‘Later als ik groot ben….’

Awraham Meijers (beeld: Facebook)
Awraham Meijers (beeld: Facebook)

‘Op negenjarige leeftijd las ik mijn eerste heuse boek: Dik Trom en zijn Dorpsgenoten. Nadat het spannende jongensboek uit was, herlas ik het per omgaande, voornamelijk vanwege de daarin figurerende veldwachter Flipse. Dat wilde ik – later, als ik groot ben – ook worden. Veldwachter, oftewel koddebeier.

Met deze voor mijzelf, voor mijn toekomstig gezinnetje en voor de vaderlandse samenleving, gewichtige beroepskeuze leverde ik onbewust het bewijs dat literatuur wel degelijk een mens kan beïnvloeden. Want de autoriteit Flipse inspireerde mij mateloos. Of preciezer geformuleerd: het was niet louter zijn schier onaantastbare positie, maar vooral zijn titulatuur die mij in ongebreidelde dagdromen liet wegzweven. Want wat een prachtwoorden toch, zijn veldwachter en koddebeier. Ach, ik zag Meijers de Koddebeier in zijn smetteloze uniform met goudkleurige knopen, sabel en zilverkleurige strepen op de mouw, boeven vangen, pestkoppige jongetjes uit de klas in het cachot steken. Vooral Henkie, die mij voor rotjood uitschold, zou in handboeien en kettingen duizend keer ‘Hooggeachte mijnheer de Koddebeier’ moeten zeggen en duizend keer ‘Hooggeachte mijnheer de Veldwachter’. De toekomst lachte mij toe.

Op een ander moment zag ik in de bioscoop tijdens het Polygoonnieuws een vliegtuig ergens boven een rampgebied voedsel droppen. Aan enorme parachutes daalden voedselpakketten bij ontheemden neer.
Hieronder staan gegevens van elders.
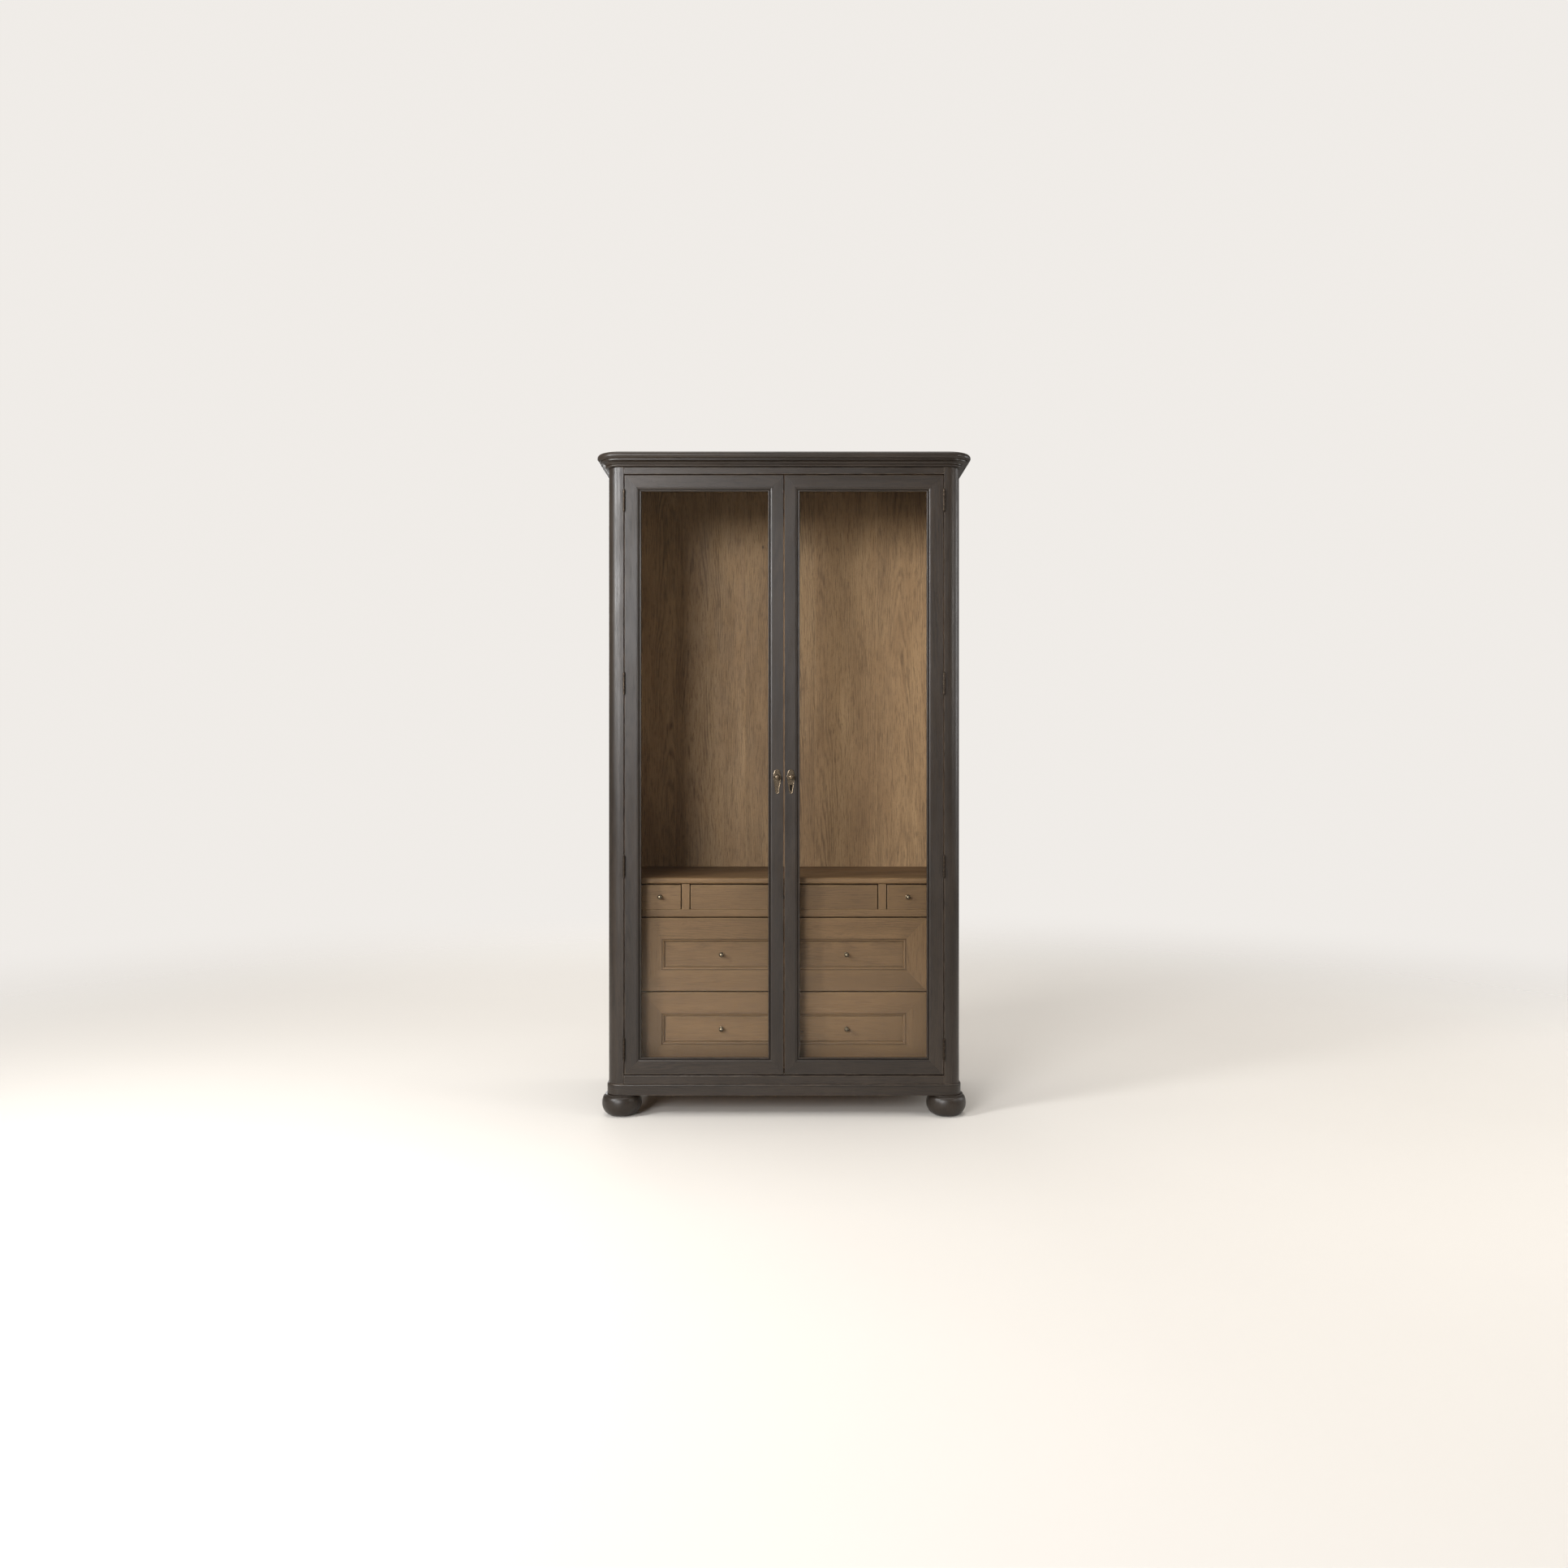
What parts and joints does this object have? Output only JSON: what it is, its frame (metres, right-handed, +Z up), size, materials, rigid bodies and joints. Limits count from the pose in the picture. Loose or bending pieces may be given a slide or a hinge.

De piloot lachte tevreden, hij had mensenlevens gered met zijn jaloersmakende zonnebril en streepdun snorretje in zijn imponerende Dakota DC-3. Ha, dat is nou precies wat ik zou worden; een piloot die naar vreemde hongerige landen vliegt met een dun snorretje en een zonnebril zoals prins Bernhard. Later, als ik groot ben. En weer lachte de toekomst mij toe.

Onze buurman was luitenant-kolonel bij de Pontonniers. Op een dag kwam hij thuis in een landingsvaartuig, iets groter dan een jeep. Hij nodigde mijn ouders en mij uit om samen een tochtje over de IJssel te maken; wij woonden aan de oever van die rivier. Wat stoer in dat bootachtige – of was het jeepachtige? – ding op de brede stroom. De buurman stond wijdbeens en zelfbewust aan het roer en fixeerde met Napoleontische blik gans de rivier. Het was duidelijk dat met zo’n houding een ieder, ja zelfs de vijand, zijn petje afneemt voor deze held. Die buurman was hartstikke geslaagd in het leven. Vanzelfsprekend zou ik ook luitenant-kolonel worden. Later als ik groot ben. En alweer lachte het leven mij toe.

Het lachte mij ook toe toen ik achtereenvolgens besloot zeekapitein, grappenmaker, toneelspeler, tapdanser, ontdekkingsreiziger, diepzeeduiker, indiaan, miljonair, onsterfelijk en dierenarts te worden. Later, als ik groot ben.

En toen ineens was ik ‘groot’, want ik had, zoals men dat noemt, de leeftijd der wijsheid bereikt en (her)ontdekte mijn niet aflatende liefde voor het geschreven woord. Deze koddebeier, deze veldwachter, deze luitenant-kolonel, deze Dakota-piloot ging schrijven. Hij ging korte verhalen opschrijven, ging mensen interviewen, ging boeken recenseren en kreeg een prominente plek voor zijn eerste columns in dagblad De Graafschapbode. En nu is mij, als klap op de vuurpijl, gevraagd een maandelijkse column voor Jonet te schrijven. Sorry, dat ik een beetje naast mijn schoenen loop, maar ik voel me nu écht groot.’